The
relation between SUBJECT and IMAGE.
-
Walker Evans, Luc Delaheye, Bruce Davidson and Michael Wolf
After
studying these 4 photographers a little closer, and more specifically
their series of subway photography, a thing I noticed was the
photographers relation to the subject.
Evans
and Delaheye uses the same method of a hidden camera in order to
photograph people unaware of the situation. The motionless images
allows us to linger in the faces of ordinary people, which the social
rules of society won´t allow us in public.
on
the contrary Davidson and Wolf is very much in your face
photographers.
Davidson
directly asks people if he can take their photo and their by gain a
sort of reconstruction of the scene he was interested in to begin
with.
And
Wolf takes the photos as the train doors shut close on a stuffed
subway. He´s object are unwilling participants in the images, and
he gains that imitate reaction on peoples faces when you invade their
personal space.
So
the question is then - as I noticed in the last post – do we learn
more about a person form them not knowing or from allowing them to
participate?
Code
inconnu, Michael
Haneke, 2000
Luc
Delahaye
L'Autre,
1999
"I
stole these photographs between ’95 and ’97 in the Paris metro.
‘Stole’ because it is against the law to take them, it’s
forbidden. The law states that everyone owns their own image. But our
image, this worthless alias of ourselves, is everywhere without us
knowing it. How and why can it be said to belong to us? But more
importantly, there’s another rule, that non-aggression pact we all
subscribe to: the prohibition against looking at others. Apart from
the odd illicit glance, you keep staring at the wall. We are very
much alone in these public places and there’s violence in this calm
acceptance of a closed world.
I
am sitting in front of someone to record his image, the form of
evidence, but just like him I too stare into the distance and feign
absence. I try to be like him. It’s all a sham, a necessary lie
lasting long enough to take a picture. If to look is to be free, the
same holds true for photographing: I hold my breath and let the
shutter go." - Luc
Delahaye, L’Autre, Phaidon Press, London, 1999
L'Autre, untitled
Luc
Delahaye is a french photographer who started as a photo journalist
in the 1980´s, he is particularly known for the work he did doing
war in Afghanistan, Lebanon and Yoguslavia. In the beginning of the
1990´s he started to question the work he was doing; “ I had lost
my faith in photography and I wanted to understand what it really is
about. So I decided to see what would happen when no photographer is
there, just the subject and the camera”
His
first more contemporary project was “Portraits”. A project were
he would ask homeless and poor people to have their portrait taken in
a photo-booth, and thereby removing himself from the process. “They
sat in this cramped booth while I was looking away; in the solitude
of their experience they were confident in the machine, they knew
it´s power of revelation. Those who have lost everything in life
have nothing to hide, they are naked.”
His
next project was L'Autre. For almost 2,5 years Delahaye secretly
photographed passengers on the subway in Paris with a hidden camera.

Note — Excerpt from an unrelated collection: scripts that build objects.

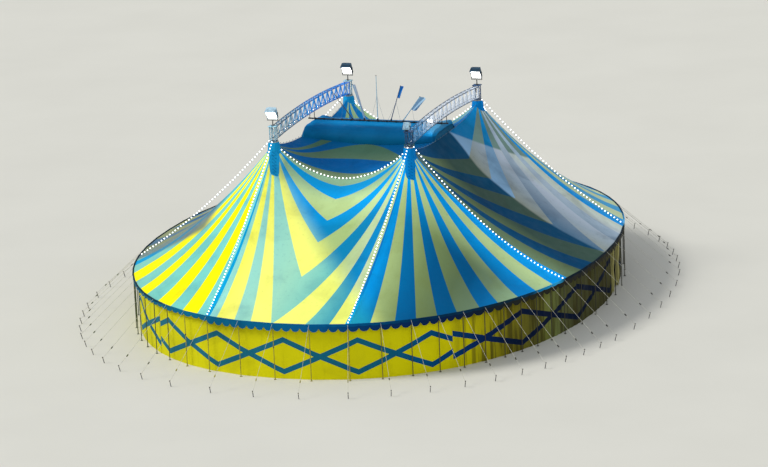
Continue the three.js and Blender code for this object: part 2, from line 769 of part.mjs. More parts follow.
// Cables from a frame round a mast to the rim at the end and at the side, each in a slack curve
function outerCables({ sx, sy }) {
  const frame = STRING_FRAME_HALF;
  const run = (start, end, across) => {
    const points = [];
    for (let i = 0; i <= STRING_STEPS; i += 1) {
      const share = (STRING_END_SHARE * i) / STRING_STEPS;
      const p = start.clone().lerp(end, share);
      const straight = mix(STRING_TOP_Z, RIM_Z + STRING_END_LIFT, share);
      points.push(point(sx * p.x, sy * p.y, straight - 4 * STRING_SAG * share * (1 - share)));
    }
    return cable(points, across, 0);
  };
  const toEnd = run(
    new THREE.Vector2(MAST_X, MAST_Y + frame),
    new THREE.Vector2(MAST_X, rimY(MAST_X)),
    point(1, 0, 0),
  );
  const toSide = run(
    new THREE.Vector2(MAST_X + frame, MAST_Y),
    new THREE.Vector2(rimX(MAST_Y), MAST_Y),
    point(0, 1, 0),
  );
  const z = STRING_TOP_Z + CABLE_HALF;
  const thick = STRING_FRAME_BAR;
  const pieces = [toEnd, toSide];
  for (const side of [-1, 1]) {
    const x = sx * MAST_X + side * frame;
    const y = sy * MAST_Y + side * frame;
    pieces.push(block(thick, 2 * frame + thick, thick, point(x, sy * MAST_Y, z)));
    pieces.push(block(2 * frame, thick - 1, thick - 1, point(sx * MAST_X, y, z)));
  }
  return fuse(pieces);
}

// Cable along the saddle between two masts at the front or back
function saddleCable(sy) {
  const half = ray(new THREE.Vector2(MAST_X, MAST_Y), new THREE.Vector2(0, MAST_Y));
  const xs = half.map((p) => p.x);
  const row = [...xs, ...xs.slice(0, -1).reverse().map((x) => -x)];
  const points = row.map((x) => point(x, sy * MAST_Y, frontRidge(x)));
  return cable(points, point(0, 1, 0), SADDLE_CABLE_LIFT);
}

// Cable along the side ridge under an arch
function ridgeCable(sx) {
  const half = ray(new THREE.Vector2(MAST_X, MAST_Y), new THREE.Vector2(MAST_X, GAP / 2));
  const ys = half.map((p) => p.y);
  const row = [...ys, ...ys.slice(0, -1).reverse().map((y) => -y)];
  const x = sx * (MAST_X + SIDE_CABLE_SHIFT);
  return cable(row.map((y) => point(x, y, sideRidge(y))), point(1, 0, 0), GAP);
}

// Curtain of the entrance, drawn back into a bunch that hangs against a wall's end
function curtain(end, next) {
  const along = next.outer.clone().sub(end.outer).normalize();
  const middle = end.outer.clone().lerp(end.inner, 0.5);
  middle.addScaledVector(along, CURTAIN_RADIUS + 2 * GAP);
  const start = Math.atan2(-along.y, -along.x);
  const count = CURTAIN_FOLDS * 2;
  const section = (z, size) => {
    const loop = [];
    for (let i = 0; i < count; i += 1) {
      const turn = start + (2 * Math.PI * i) / count;
      const reach = CURTAIN_RADIUS * size * (i % 2 ? 1 - CURTAIN_FOLD_DEPTH : 1);
      loop.push(point(middle.x + reach * Math.cos(turn), middle.y + reach * Math.sin(turn), z));
    }
    return loop;
  };
  const top = RIM_Z - CLOTH - GAP;
  return loft([section(0, 1), section(top * CURTAIN_TIE_SHARE, CURTAIN_TIE_SIZE), section(top, 1)]);
}

for (const { name, sx, sy, facing, lampKind } of QUARTERS) {
  const lamp = floodlight(sx * MAST_X, sy * MAST_Y, facing, lampKind);
  addPiece(`mast_${name}`, mast(sx * MAST_X, sy * MAST_Y), MATERIALS.steel);
  addPiece(`floodlight_${name}`, lamp, MATERIALS.lamp);
  addPiece(`canopy_${name}`, quarterCloth({ sx, sy }), MATERIALS.canopy);
  addPiece(`lights_${name}`, outerCables({ sx, sy }), MATERIALS.cable);
}

// The wall of the front right runs on past the middle of the side, up to the entrance
const [frontLeft, frontRight, backRight, backLeft] = QUARTERS.map(wallStations);
const entranceFront = backRight[ENTRANCE_VERTEX + 1];
const entranceBack = backRight[ENTRANCE_VERTEX];
const pastMiddle = [backRight.at(-2), entranceFront];
addPiece('wall_front_left', wall(frontLeft), MATERIALS.wall);
addPiece('wall_front_right', wall([...frontRight, ...pastMiddle]), MATERIALS.wall);
addPiece('wall_back_right', wall(backRight.slice(0, ENTRANCE_VERTEX + 1)), MATERIALS.wall);
addPiece('wall_back_left', wall(backLeft), MATERIALS.wall);
addPiece('entrance_curtain_front', curtain(entranceFront, entranceBack), MATERIALS.wall);
addPiece('entrance_curtain_back', curtain(entranceBack, entranceFront), MATERIALS.wall);

// Quarters of the rim in its order, each with its end and its side vertices
const RIM_PARTS = [
  { name: 'front_right', parts: [['end', END_VERTICES], ['side', SIDE_VERTICES]] },
  { name: 'back_right', parts: [['side', SIDE_VERTICES], ['end', END_VERTICES]] },
  { name: 'back_left', parts: [['end', END_VERTICES], ['side', SIDE_VERTICES]] },
  { name: 'front_left', parts: [['side', SIDE_VERTICES], ['end', END_VERTICES]] },
];
let rimVertex = 0;
for (const { name, parts } of RIM_PARTS) {
  addPiece(`valance_${name}`, valance(rimVertex, QUARTER_BAYS), MATERIALS.valance);
  for (const [part, count] of parts) {
    addPiece(`rim_rigging_${name}_${part}`, rigging(rimVertex, count), MATERIALS.rigging);
    rimVertex += count;
  }
}

addPiece('arch_left', arch(-MAST_X, false), MATERIALS.truss);
addPiece('arch_right', arch(MAST_X, true), MATERIALS.truss);
addPiece('crown_front', crownCloth(-1), MATERIALS.canopy);
addPiece('crown_back', crownCloth(1), MATERIALS.canopy);
addPiece('cupola_hood', hoodCloth(), MATERIALS.hood);
addPiece('cupola_net_left', hoodNet(-1), MATERIALS.net);
addPiece('cupola_net_right', hoodNet(1), MATERIALS.net);
addPiece('ridge_beam', ridgeBeam(), MATERIALS.steel);
addPiece('lights_saddle_front', saddleCable(-1), MATERIALS.cable);
addPiece('lights_saddle_back', saddleCable(1), MATERIALS.cable);
addPiece('lights_ridge_left', ridgeCable(-1), MATERIALS.cable);
addPiece('lights_ridge_right', ridgeCable(1), MATERIALS.cable);

export default group;
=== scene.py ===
from math import atan2, ceil, cos, degrees, exp, hypot, pi, radians, sin, sqrt, tau

import bmesh
import bpy
from mathutils import Matrix, Vector, noise
from mathutils.geometry import area_tri


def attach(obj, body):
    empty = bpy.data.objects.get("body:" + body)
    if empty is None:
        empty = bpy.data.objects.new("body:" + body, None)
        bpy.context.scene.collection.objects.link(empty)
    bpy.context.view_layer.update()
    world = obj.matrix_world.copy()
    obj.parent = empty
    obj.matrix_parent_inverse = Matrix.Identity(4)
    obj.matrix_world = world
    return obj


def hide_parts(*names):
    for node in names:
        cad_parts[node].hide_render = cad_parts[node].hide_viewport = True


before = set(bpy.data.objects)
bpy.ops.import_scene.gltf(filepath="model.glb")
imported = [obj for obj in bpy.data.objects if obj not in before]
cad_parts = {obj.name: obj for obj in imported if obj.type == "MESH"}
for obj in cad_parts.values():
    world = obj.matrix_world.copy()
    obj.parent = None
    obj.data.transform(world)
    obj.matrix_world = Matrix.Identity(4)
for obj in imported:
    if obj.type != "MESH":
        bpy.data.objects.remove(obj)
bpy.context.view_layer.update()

# Four-mast circus big top at 1:2. All lengths are the model's own metres.
UP = Vector((0, 0, 1))
CORNERS = ((-1, -1), (1, -1), (1, 1), (-1, 1))

# A tube that is steeper than this takes its side from another direction than up
STEEP = 0.95
FORWARD = Vector((0, 1, 0))

# Plan and heights, as in the CAD source
MAST_X = 2.55
MAST_Y = 3.85
RIM_X = 8.45
RIM_Y = 11.05
RIM_POWER = 2.16
RIM_Z = 1.97
PEAK_Z = 6.4
MAST_TOP_Z = 7.05
FRONT_SADDLE_DROP = 1.2
SIDE_RIDGE_DROP = 0.375
MAST_HOLLOW = 0.45
SADDLE_HOLLOW = 0.55
HOOD_HALF_WIDTH = 1.15
HOOD_TOP_Z = 6.425
HOOD_EDGE_SAG = 0.185
HOOD_POWER = 2.6
FRONT_BAYS = 2
CORNER_BAYS = 10
SIDE_BAYS = 3
QUARTER_BAYS = FRONT_BAYS + CORNER_BAYS + SIDE_BAYS
END_VERTICES = 8
COLLAR_RADIUS = 0.21
CLOTH = 0.02
SEAM_WIDTH = 1e-6
SHARP_ANGLE = radians(35)

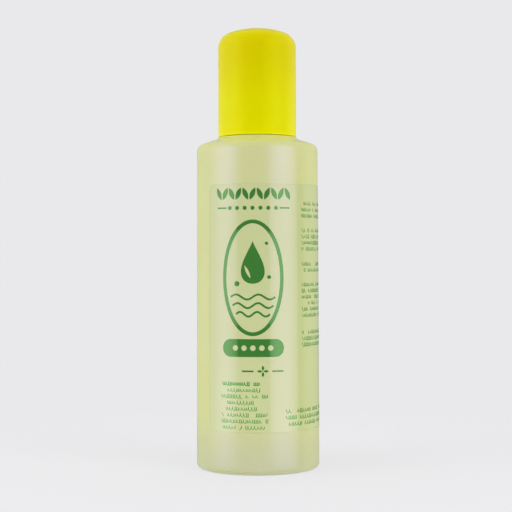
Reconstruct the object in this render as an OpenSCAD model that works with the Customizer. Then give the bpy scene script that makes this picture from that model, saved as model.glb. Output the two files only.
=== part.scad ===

In order to take the images he pressed the shutter as the train door
closed and photograph the person sitting in front of him. In that way
the camera would not be heard and the object would not react. He then
cropped the images to only show the faces and a little of the
background, so that each face seems locked in a mask.
L'Autre, six cropped images.
Jean
Baudrillard states in his introductory essay to L'Autre; “No-one
is looking at anyone else. The lens alone sees, but it is hidden.
What Luc Delahaye captures then isn´t exactly the Other (L'Autre)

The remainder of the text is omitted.